Exercise instructions
Reproduce every entry in the listing without alteration.

Dataset content
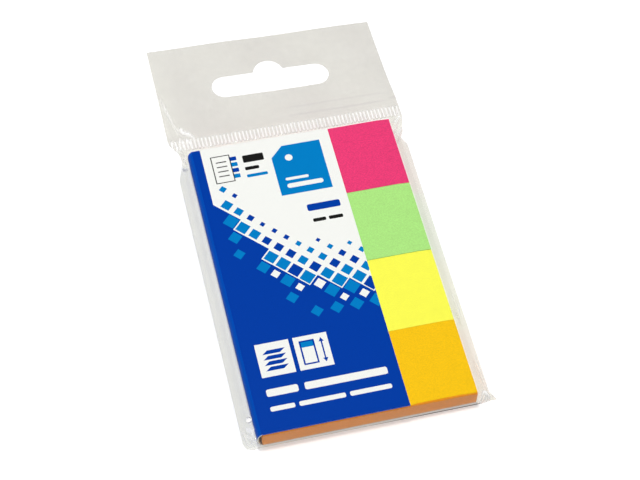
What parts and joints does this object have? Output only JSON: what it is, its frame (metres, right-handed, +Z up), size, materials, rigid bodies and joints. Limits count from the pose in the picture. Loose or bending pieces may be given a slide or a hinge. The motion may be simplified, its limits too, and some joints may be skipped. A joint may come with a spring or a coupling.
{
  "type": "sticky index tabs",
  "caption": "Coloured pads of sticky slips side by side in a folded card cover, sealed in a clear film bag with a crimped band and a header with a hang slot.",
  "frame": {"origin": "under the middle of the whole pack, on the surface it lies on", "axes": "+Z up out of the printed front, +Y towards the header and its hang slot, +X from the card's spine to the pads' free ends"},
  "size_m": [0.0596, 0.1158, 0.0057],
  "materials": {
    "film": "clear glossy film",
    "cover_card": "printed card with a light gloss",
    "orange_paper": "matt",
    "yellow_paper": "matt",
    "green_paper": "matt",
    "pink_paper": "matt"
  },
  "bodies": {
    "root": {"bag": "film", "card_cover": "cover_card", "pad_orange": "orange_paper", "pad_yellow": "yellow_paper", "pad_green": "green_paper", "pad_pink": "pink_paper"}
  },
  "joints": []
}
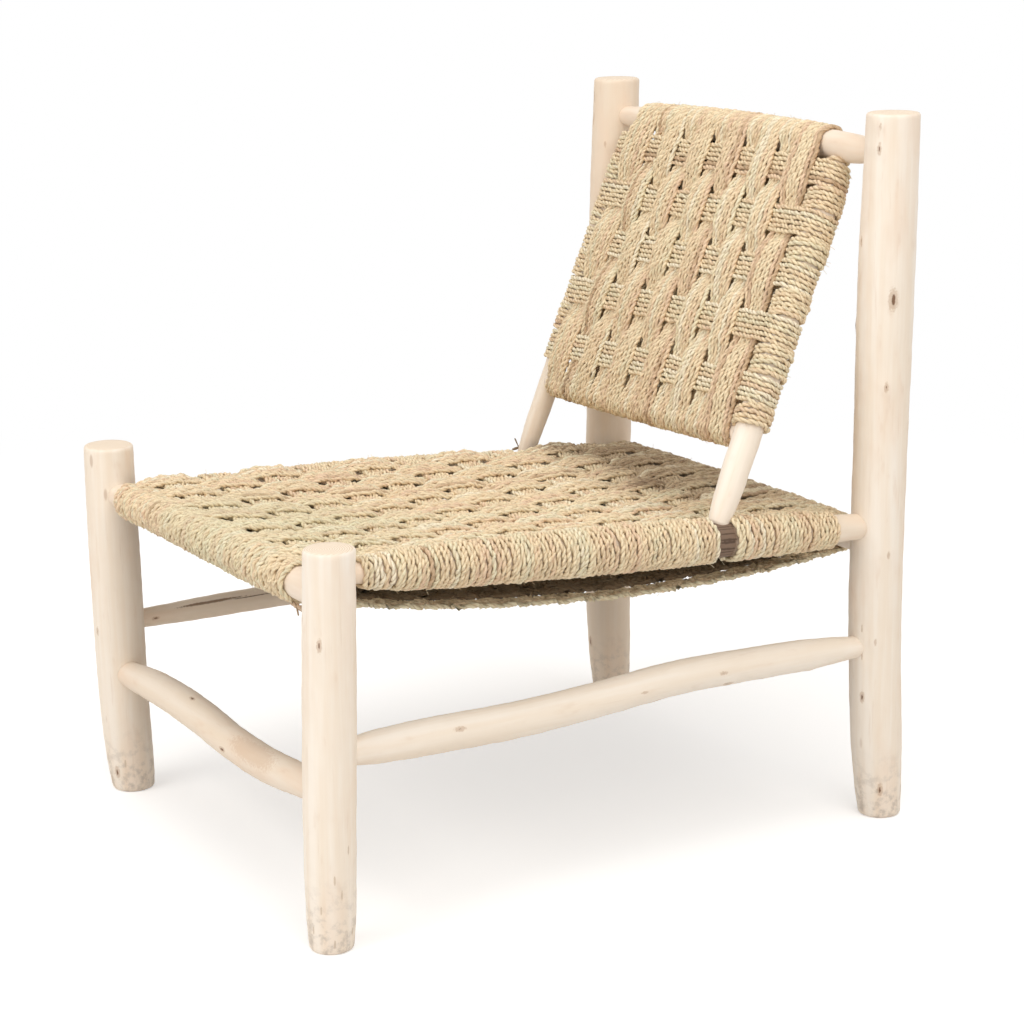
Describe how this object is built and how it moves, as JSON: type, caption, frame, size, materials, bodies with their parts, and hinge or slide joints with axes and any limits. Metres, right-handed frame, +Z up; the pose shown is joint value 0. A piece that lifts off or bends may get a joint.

Response for this exercise
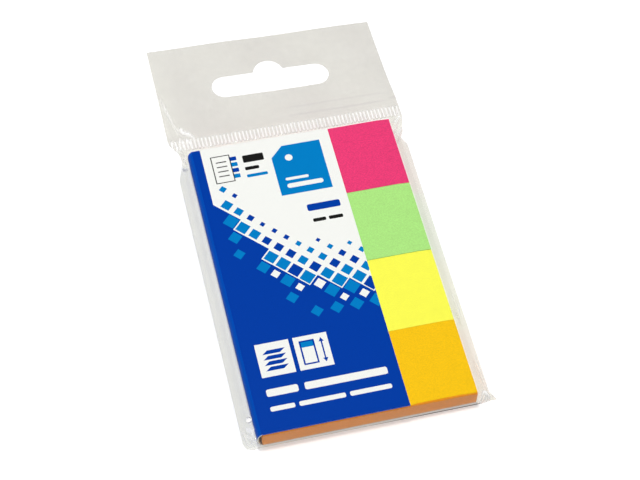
What parts and joints does this object have? Output only JSON: what it is, its frame (metres, right-handed, +Z up), size, materials, rigid bodies and joints. Limits count from the pose in the picture. Loose or bending pieces may be given a slide or a hinge. The motion may be simplified, its limits too, and some joints may be skipped. A joint may come with a spring or a coupling.
{
  "type": "sticky index tabs",
  "caption": "Coloured pads of sticky slips side by side in a folded card cover, sealed in a clear film bag with a crimped band and a header with a hang slot.",
  "frame": {"origin": "under the middle of the whole pack, on the surface it lies on", "axes": "+Z up out of the printed front, +Y towards the header and its hang slot, +X from the card's spine to the pads' free ends"},
  "size_m": [0.0596, 0.1158, 0.0057],
  "materials": {
    "film": "clear glossy film",
    "cover_card": "printed card with a light gloss",
    "orange_paper": "matt",
    "yellow_paper": "matt",
    "green_paper": "matt",
    "pink_paper": "matt"
  },
  "bodies": {
    "root": {"bag": "film", "card_cover": "cover_card", "pad_orange": "orange_paper", "pad_yellow": "yellow_paper", "pad_green": "green_paper", "pad_pink": "pink_paper"}
  },
  "joints": []
}
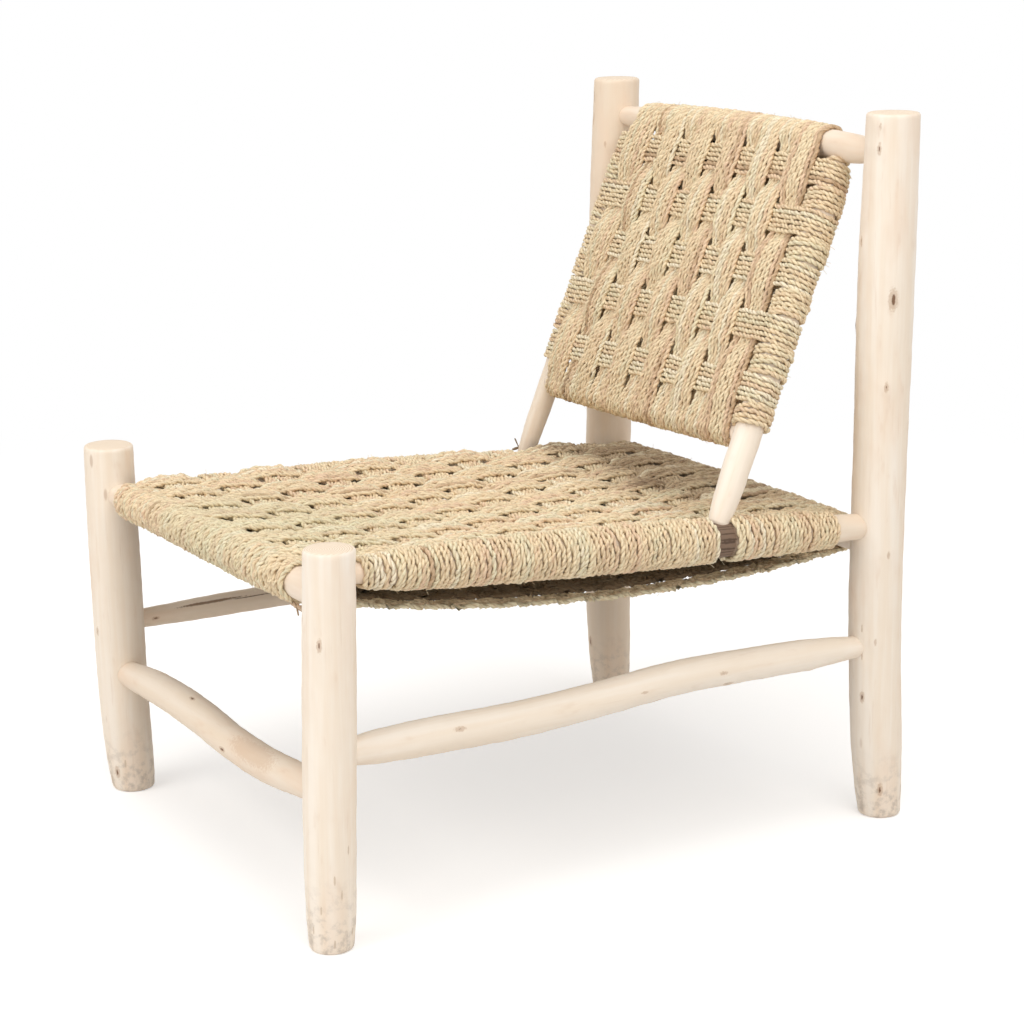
Describe how this object is built and how it moves, as JSON: type, caption, frame, size, materials, bodies with their parts, and hinge or slide joints with axes and any limits. Metres, right-handed frame, +Z up; the pose shown is joint value 0. A piece that lifts off or bends may get a joint.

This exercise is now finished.